**Exercise**. Everything from the line containing "# ---- write" through the line containing "zip(*points))), Vector(map(max, zip(*points)))" should be repeated exactly, and nothing else from the data.

--- START ---

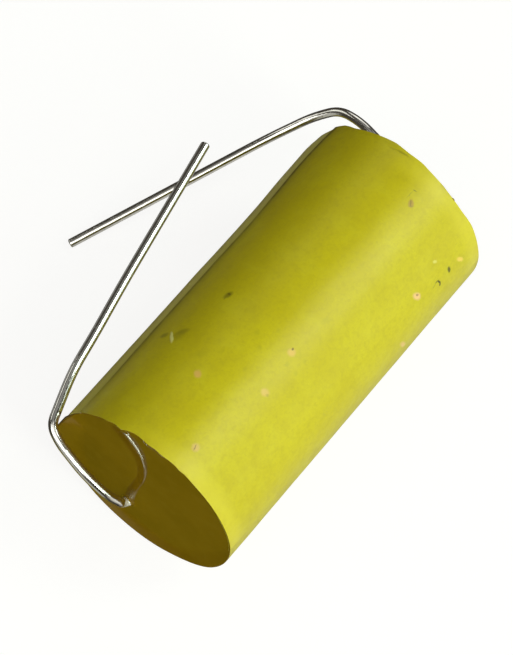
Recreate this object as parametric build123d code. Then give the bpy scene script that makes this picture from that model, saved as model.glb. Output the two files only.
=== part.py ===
from build123d import *
import math
import os

# Axial polyester film capacitor, wrap-and-fill style, lying on its side.
# A roll of metallised polyester film is sprayed with zinc on both ends, a
# tinned copper lead is soldered to each sprayed end, the roll is wrapped in
# a few turns of yellow polyester tape wider than the roll, and the two cups
# left at the ends are filled flush with amber resin. Both leads have been
# bent back along the same side of the body by hand.
#
# Frame: millimetres, origin at the middle of the body on its own axis.
# +X runs along the body from the near end to the far end, +Z is up, and the
# leads come back on the +Y side. The body rests on z = -BODY_R.

# ---- driving dimensions (mm) -------------------------------------------
BODY_R = 9.0            # outside radius over the tape
BODY_LEN = 36.0         # over the tape's two edges
TAPE_T = 0.06           # one turn of tape
TAPE_TURNS = 4
TAPE_WALL = TAPE_T * TAPE_TURNS
FILL_R = BODY_R - TAPE_WALL
SEAM_DEG = 40.0         # cut edge of the last turn, from +Y towards +Z
SEAM_RUNOUT_DEG = 50.0  # arc over which the turn below loses one thickness

ROLL_LEN = 30.0         # wound film, edge to edge
SPRAY_T = 0.4           # sprayed zinc on each end of the roll
CORE_R = 1.5            # plastic winding core
CORE_BORE_R = 1.0

FILL_FACE = 17.92       # flat of the resin, just inside the tape's edge
FILL_LIP = 17.98        # where the resin climbs the tape
FILL_LIP_W = 0.46       # width of that climb

LEAD_R = 0.425          # 0.8 mm copper wire, 0.85 mm over its tinning
TIP_ROUND = 0.15        # edge of the cut end, softened by the tin
BEND_SHARE = 0.45       # share of the shorter run that a bend takes up

SOLDER_A = 2.0          # solder cap: radius on the zinc
SOLDER_H = 1.25         # and height

HALF = BODY_LEN / 2
ROLL_HALF = ROLL_LEN / 2
SPRAY_FACE = ROLL_HALF + SPRAY_T
NEAR_SOLDER = (0.70, -3.30)   # middle of each cap, as (Y, Z)
FAR_SOLDER = (-0.82, 0.74)
SOLDER_FILM = 0.05      # solder between the wire and the zinc
LEAD_SEAT = SPRAY_FACE + SOLDER_FILM + LEAD_R   # wire centre over the zinc

# Corner points of the two wires. Each starts on the sprayed end, turns out
# through the resin, crosses the end face and folds back along the body.
NEAR_ROUTE = [
    (-LEAD_SEAT, 0.55, -1.90),
    (-LEAD_SEAT, 0.55, -4.50),
    (-17.20, 1.62, -4.45),
    (-18.60, 2.50, -4.35),
    (-19.48, 1.68, -1.68),
    (-20.21, 2.43, -0.31),
    (-20.52, 4.54, 1.56),
    (-20.21, 7.31, 3.52),
    (-19.61, 8.66, 4.33),
    (-15.06, 10.00, 5.65),
    (-11.32, 10.67, 5.91),
    (-5.66, 11.87, 6.28),
    (8.98, 14.51, 7.49),
]
FAR_ROUTE = [
    (LEAD_SEAT, -2.60, 0.60),
    (LEAD_SEAT, 0.33, 0.60),
    (19.94, 0.43, 0.60),
    (21.79, 3.84, 1.16),
    (22.60, 7.42, 1.47),
    (22.78, 9.90, 1.04),
    (21.51, 12.04, -0.52),
    (18.18, 14.88, -2.79),
    (12.20, 18.31, -4.88),
    (0.99, 24.61, -8.57),
]


def bent_wire(corners, share=BEND_SHARE):
    """Straight runs joined by tangent arcs; returns the wire and its radii."""
    pts = [Vector(*c) for c in corners]
    edges, radii = [], []
    start = pts[0]
    for a, b, c in zip(pts[:-2], pts[1:-1], pts[2:]):
        u = (a - b).normalized()
        w = (c - b).normalized()
        inner = math.acos(max(-1.0, min(1.0, u.dot(w))))
        turn = math.pi - inner
        tangent = share * min((a - b).length, (c - b).length)
        radius = tangent / math.tan(turn / 2)
        p, q = b + u * tangent, b + w * tangent
        bis = (u + w).normalized()
        mid = b + bis * (math.hypot(radius, tangent) - radius)
        if (p - start).length > 1e-6:
            edges.append(Line(start, p))
        edges.append(ThreePointArc(p, mid, q))
        radii.append((round(radius, 2), round(math.degrees(turn), 1)))
        start = q
    edges.append(Line(start, pts[-1]))
    return Wire([e for e in edges]), radii


def lead(corners):
    path, radii = bent_wire(corners)
    first = Vector(*corners[0])
    heading = (Vector(*corners[1]) - first).normalized()
    profile = Plane(origin=first, z_dir=heading) * Circle(LEAD_R)
    rod = sweep(profile, path=path)
    want = math.pi * LEAD_R**2 * path.length
    tip = Vector(*corners[-1])
    end = min(rod.edges(), key=lambda e: (e.center() - tip).length)
    rod = fillet(end, TIP_ROUND)
    print("lead length", round(path.length, 2), "volume", round(rod.volume, 3),
          "section x length", round(want, 3), "radii", radii)
    return rod


def along_x(radius, x0, x1):
    """Cylinder about the X axis between two stations."""
    return Plane(origin=(x0, 0, 0), z_dir=(1, 0, 0)) * extrude(Circle(radius), x1 - x0)


def polar(radius, degrees):
    a = math.radians(degrees)
    return (radius * math.cos(a), radius * math.sin(a))


# ---- tape wrap -----------------------------------------------------------
# Full radius from the seam round over the top and under the body, then the
# surface falls by one thickness of tape to meet the cut edge from below.
low_r = BODY_R - TAPE_T
full_end = SEAM_DEG + 360 - SEAM_RUNOUT_DEG
seam_top = polar(BODY_R, SEAM_DEG)
seam_low = polar(low_r, SEAM_DEG)
outline = [
    ThreePointArc(seam_top, polar(BODY_R, (SEAM_DEG + full_end) / 2), polar(BODY_R, full_end)),
    ThreePointArc(polar(BODY_R, full_end),
                  polar(BODY_R - 0.28 * TAPE_T, full_end + SEAM_RUNOUT_DEG / 2), seam_low),
    Line(seam_low, seam_top),
]
section = make_face(Wire(outline)) - Circle(FILL_R)
tape_wrap = Plane(origin=(-HALF, 0, 0), x_dir=(0, 1, 0), z_dir=(1, 0, 0)) * extrude(section, BODY_LEN)

# ---- roll ----------------------------------------------------------------
film_winding = along_x(FILL_R, -ROLL_HALF, ROLL_HALF) - along_x(CORE_R, -ROLL_HALF - 1, ROLL_HALF + 1)
winding_core = along_x(CORE_R, -ROLL_HALF, ROLL_HALF) - along_x(CORE_BORE_R, -ROLL_HALF - 1, ROLL_HALF + 1)
end_spray_near = along_x(FILL_R, -SPRAY_FACE, -ROLL_HALF)
end_spray_far = along_x(FILL_R, ROLL_HALF, SPRAY_FACE)

# ---- leads ---------------------------------------------------------------
lead_near = lead(NEAR_ROUTE)
lead_far = lead(FAR_ROUTE)


# ---- solder --------------------------------------------------------------
def solder_cap(side, centre):
    """Low dome of solder over the foot of a lead, flat on the zinc."""
    ball_r = (SOLDER_A**2 + SOLDER_H**2) / (2 * SOLDER_H)
    ball_x = side * (SPRAY_FACE + SOLDER_H - ball_r)
    ball = Pos(ball_x, centre[0], centre[1]) * Rot(23, 90, 31) * Sphere(ball_r)
    keep = along_x(FILL_R, SPRAY_FACE, SPRAY_FACE + 3) if side > 0 else along_x(FILL_R, -SPRAY_FACE - 3, -SPRAY_FACE)
    return ball & keep


solder_near = solder_cap(-1, NEAR_SOLDER) - lead_near
solder_far = solder_cap(1, FAR_SOLDER) - lead_far


# ---- resin ---------------------------------------------------------------
def resin(side):
    """End fill: flat face with a small climb where it wets the tape."""
    profile = [
        Line((SPRAY_FACE, 0), (SPRAY_FACE, FILL_R)),
        Line((SPRAY_FACE, FILL_R), (FILL_LIP, FILL_R)),
        ThreePointArc((FILL_LIP, FILL_R), (FILL_FACE + 0.016, FILL_R - 0.5 * FILL_LIP_W), (FILL_FACE, FILL_R - FILL_LIP_W)),
        Line((FILL_FACE, FILL_R - FILL_LIP_W), (FILL_FACE, 0)),
        Line((FILL_FACE, 0), (SPRAY_FACE, 0)),
    ]
    plug = revolve(make_face(Wire(profile)), axis=Axis.X)
    return plug if side > 0 else mirror(plug, about=Plane.YZ)


epoxy_near = resin(-1) - lead_near - solder_cap(-1, NEAR_SOLDER)
epoxy_far = resin(1) - lead_far - solder_cap(1, FAR_SOLDER)

# ---- write ---------------------------------------------------------------
nodes = {
    "tape_wrap": tape_wrap,
    "film_winding": film_winding,
    "winding_core": winding_core,
    "end_spray_near": end_spray_near,
    "end_spray_far": end_spray_far,
    "solder_near": solder_near,
    "solder_far": solder_far,
    "epoxy_near": epoxy_near,
    "epoxy_far": epoxy_far,
    "lead_near": lead_near,
    "lead_far": lead_far,
}

os.makedirs("parts", exist_ok=True)
for name, shape in nodes.items():
    solids = shape.solids()
    print(name, "solids", len(solids), "volume", round(sum(s.volume for s in solids), 3))
    export_step(solids[0] if len(solids) == 1 else Compound(children=list(solids)), f"parts/{name}.step")
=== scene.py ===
"""Looks of an axial polyester film capacitor: yellow tape wrap, brown resin end fills, folded tinned leads.

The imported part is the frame. The tape and the two resin fills are re-made here as dense meshes that carry the
seam, the torn tape edges, the resin creep and the fillets; everything else keeps its CAD mesh and gets a finish.
"""

import math

import bpy
import numpy as np
from mathutils import Matrix, Vector


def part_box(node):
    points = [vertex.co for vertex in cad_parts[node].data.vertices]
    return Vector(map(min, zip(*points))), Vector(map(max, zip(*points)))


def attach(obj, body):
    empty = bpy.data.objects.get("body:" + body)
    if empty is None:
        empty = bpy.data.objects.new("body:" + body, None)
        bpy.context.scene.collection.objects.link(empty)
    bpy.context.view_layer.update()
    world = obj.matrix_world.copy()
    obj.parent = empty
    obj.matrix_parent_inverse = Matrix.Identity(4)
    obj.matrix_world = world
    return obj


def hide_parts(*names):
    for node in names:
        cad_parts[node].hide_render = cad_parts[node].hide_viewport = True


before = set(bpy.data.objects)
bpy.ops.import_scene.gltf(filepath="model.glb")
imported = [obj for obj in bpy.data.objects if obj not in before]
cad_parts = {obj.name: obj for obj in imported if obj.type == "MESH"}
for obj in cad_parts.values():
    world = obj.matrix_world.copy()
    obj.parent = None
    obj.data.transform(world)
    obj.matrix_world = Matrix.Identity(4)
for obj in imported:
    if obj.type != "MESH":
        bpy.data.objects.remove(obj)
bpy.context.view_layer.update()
MM = 0.001

# ---------------------------------------------------------------- sizes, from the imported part
tape_lo, tape_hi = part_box("tape_wrap")
BODY_R = 0.5 * (tape_hi.z - tape_lo.z) / MM
HALF = tape_hi.x / MM
resin_lo, resin_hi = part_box("epoxy_near")
FILL_R = 0.5 * (resin_hi.z - resin_lo.z) / MM
FILL_BACK = -resin_hi.x / MM
FILL_TOP = HALF - 0.08
FLOOR_Z = -BODY_R
LAYER = 0.07  # tape thickness with its adhesive
LEAD_R = 0.425


# ---------------------------------------------------------------- small numeric helpers
def smooth(t):
    t = np.clip(t, 0.0, 1.0)
    return t * t * (3 - 2 * t)


def bump(x, centre, width):
    return np.exp(-(((x - centre) / width) ** 2))


def wobble(seed, x, scale, octaves=4):
    """Seeded smooth 1-D noise, about -1 to 1."""
    rng = np.random.RandomState(seed)
    out = np.zeros_like(x, dtype=float)
    total = 0.0
    for k in range(octaves):
        amp = 0.6**k
        for _ in range(3):
            f = (1.7**k) / scale * rng.uniform(0.7, 1.3)
            out += amp * np.sin(2 * np.pi * (f * x + rng.uniform()))
        total += amp * 1.7
    return out / total


def wobble2(seed, x, a, sx, sa, octaves=3):
    """Seeded smooth 2-D noise, about -1 to 1; a is an angle in degrees and the noise closes round it."""
    rng = np.random.RandomState(seed)
    out = np.zeros(np.broadcast(x, a).shape)
    total = 0.0
    for k in range(octaves):
        amp = 0.6**k
        for _ in range(5):
            f = (1.8**k) / sx * rng.uniform(-1.2, 1.2)
            n = round((1.8**k) * sa * rng.uniform(-1.2, 1.2))
            out = out + amp * np.sin(2 * np.pi * (f * x + rng.uniform()) + np.radians(a) * n)
        total += amp * 2.2
    return out / total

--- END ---

**Answer to the problem**.
# ---- write ---------------------------------------------------------------
nodes = {
    "tape_wrap": tape_wrap,
    "film_winding": film_winding,
    "winding_core": winding_core,
    "end_spray_near": end_spray_near,
    "end_spray_far": end_spray_far,
    "solder_near": solder_near,
    "solder_far": solder_far,
    "epoxy_near": epoxy_near,
    "epoxy_far": epoxy_far,
    "lead_near": lead_near,
    "lead_far": lead_far,
}

os.makedirs("parts", exist_ok=True)
for name, shape in nodes.items():
    solids = shape.solids()
    print(name, "solids", len(solids), "volume", round(sum(s.volume for s in solids), 3))
    export_step(solids[0] if len(solids) == 1 else Compound(children=list(solids)), f"parts/{name}.step")
=== scene.py ===
"""Looks of an axial polyester film capacitor: yellow tape wrap, brown resin end fills, folded tinned leads.

The imported part is the frame. The tape and the two resin fills are re-made here as dense meshes that carry the
seam, the torn tape edges, the resin creep and the fillets; everything else keeps its CAD mesh and gets a finish.
"""

import math

import bpy
import numpy as np
from mathutils import Matrix, Vector


def part_box(node):
    points = [vertex.co for vertex in cad_parts[node].data.vertices]
    return Vector(map(min, zip(*points))), Vector(map(max, zip(*points)))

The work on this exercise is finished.